The details of the oversight system are still under discussion, a spokesperson for Smotrich told the Times of Israel.
“The decision to oversee the transfer of the funds so they reach Arab Israeli citizens and not criminal groups is a just, moral and right demand that today cannot be disputed,” Smotrich said in a recent comment.
Responding to that statement, Mudar Younes, the mayor of the Arab town of Wadi Ar’ara, commented: “The response to the efforts of criminal elements to take over the local authorities needs to come from the police — enforcement and punishment. It cannot be that the victims of the takeover attempts by criminal elements are punished and not the true criminals.”
He also said that there was a double standard, since funds are not cut when earmarked to Jewish municipalities in which cases of corruption emerge.
With local elections coming up in two months, some experts have warned of the risk of criminal elements threatening and blackmailing local officials to obtain favors, and occasionally resorting to violence.
Since the beginning of the year, 157 members of the Arab community have been killed by violence, according to the anti-violence Abraham Initiatives watchdog group, much of it attributed to warring crime organizations.
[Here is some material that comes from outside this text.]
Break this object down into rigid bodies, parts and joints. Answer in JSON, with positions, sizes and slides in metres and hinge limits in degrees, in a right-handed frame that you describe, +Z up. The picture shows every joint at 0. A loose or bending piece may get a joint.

The figure is over twice as high as for the same period in 2022.
Recent killings included a shocking quadruple homicide Tuesday evening in the northern town of Abu Snan. One of the victims, Ghazi Sa’ab, was running for mayor in the upcoming municipal elections and had announced the launch of his campaign only hours prior to his death. The fatal attack came a day after the killing of Tira’s municipal director Abdul Rahman Kashua.